A los rusos la aventura putiniana les está saliendo muy cara. Algunas fuentes hablan hasta de hasta 150 mil bajas. Se han perdido grandes cantidades de armas durante la guerra: 2,400 cañones de artillería, 3,400 tanques, 6,700 vehículos blindados, 300 aviones de combate y 18 barcos. Todo un fracaso militar de una escala increíble, con soldados mal entrenados y peor equipados enviados a la muerte por líderes incompetentes. El señor de la guerra ruso y amigo de Putin, Yevgeny Prigozhin, jefe de la infame compañía de mercenarios Wagner, culpó de la acumulación de pérdidas de efectivos en Ucrania a la reciente escasez de armas. También denuncia la muerte de docenas de estos mercenarios, masacrados después de quedarse sin munición. Por su parte, análisis del Ministerio de Defensa del Reino Unido informan sobre la “priorización” del combate cuerpo a cuerpo debido a su escasez de municiones y dice: “Las tropas de Putin y los ucranianos están luchando en condiciones de baño de barro”, una imagen digna de los combates medevales. Los rusos y sus mercenarios han sufrido en las últimas semanas reveses significativos como en su intento fallido de apoderarse de Vuhledar, el cual les costó más de 300 soldados y más de 100 tanques después de haber quedado absurdamente atrapados en un cuello de botella mientras avanzaban por caminos estrechos. Y en la bestial batalla de Bakhmut cada centímetro ganado se paga un torrente de sangre derramada.
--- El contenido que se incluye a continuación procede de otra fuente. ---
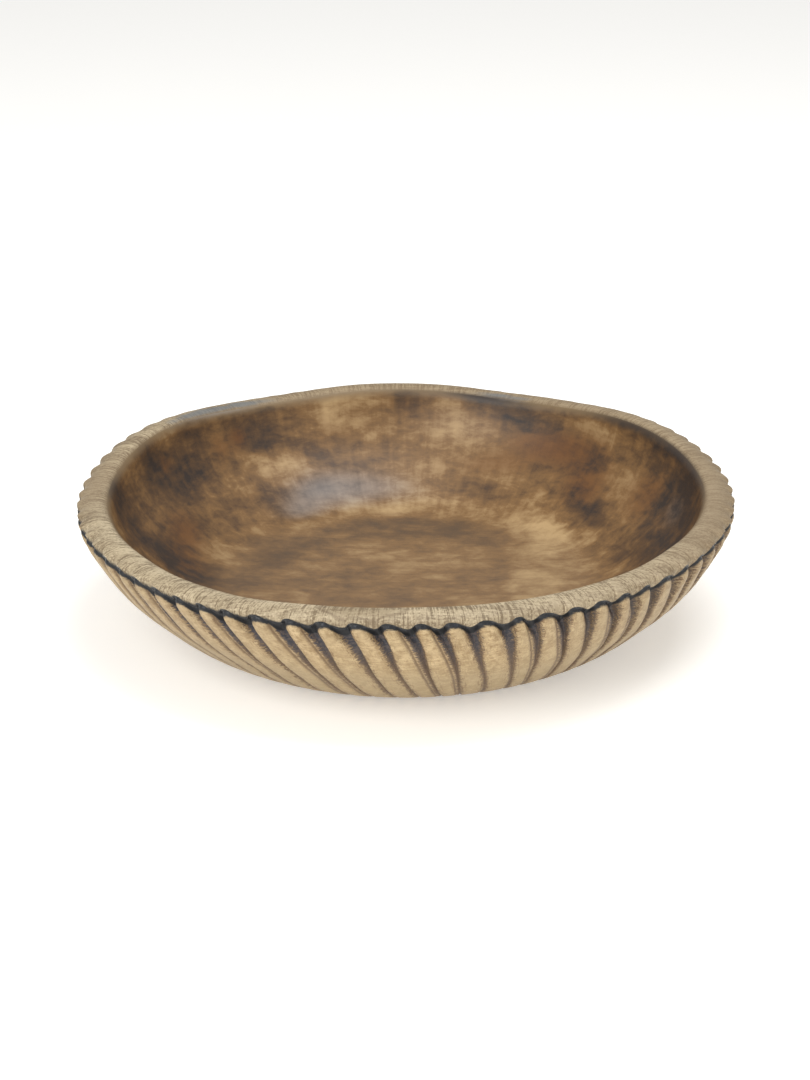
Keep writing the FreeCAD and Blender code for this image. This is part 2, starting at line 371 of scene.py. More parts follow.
class Carving:
    """Positions and tool marks of the bowl's grid: one row per path position, one column per phase."""

    def __init__(self, size):
        self.size = size
        self.random = np.random.default_rng(FLUTE_SEED)
        self.flutes = size.flute_count
        self.wall, self.foot_radius = outer_run(size)
        self.hollow = inner_run(size)
        table = np.array(FLUTE_COLUMNS)
        self.per_flute = len(table)
        self.columns = self.flutes * self.per_flute
        self.flute_of = np.repeat(np.arange(self.flutes), self.per_flute)
        self.top_phase, self.foot_phase, cut, self.dip = np.tile(table, (self.flutes, 1)).T
        two_passes = self.random.random(self.flutes) < TWO_PASS_SHARE
        terrace = np.tile(TERRACE_DEPTHS, self.flutes)
        self.cut = np.where(two_passes[self.flute_of], terrace, cut)
        self.crease = two_passes[self.flute_of] * (terrace == STEP_DEPTH)
        self.depth_scale = self.random.uniform(*DEPTH_RANGE, self.flutes)
        self.tone = self.random.uniform(0.0, 1.0, self.flutes)
        # A rib's tip is rounded: its two corners start lower than its middle.
        self.corner = np.clip(np.abs(self.top_phase - TIP_MIDDLE) / TIP_MIDDLE, 0, 1) ** 3
        self.vary_widths()
        self.place_rim()

    def vary_widths(self):
        """Make each valley a little wider or narrower than the last."""
        widening = self.random.uniform(*WIDENING, self.flutes)[self.flute_of]
        self.top_phase = self.top_phase + widening * np.sin(2 * math.pi * self.top_phase)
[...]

Por eso estremece leer la obra de Beevor, poque lo hacemos de frente a la actual guerra de Ucrania. Por el fatalismo y la brutalidad como, históricamente, ha resuelto sus conflictos Rusia. Por el autoritarismo criminal de Putin. Porque el “granero de Europa” representa un ejemplo recurrente de martirio, hambruna e incertidumbre territorial. Por toda esta violencia y este desprecio por la vida. Por el descarnado camino hacia la muerte de los demás, siempre de los demás, los esclavos, los débiles, los de abajo, el cual nuevamente se muestra ante nuestros atónitos ojos con toda su crudeza.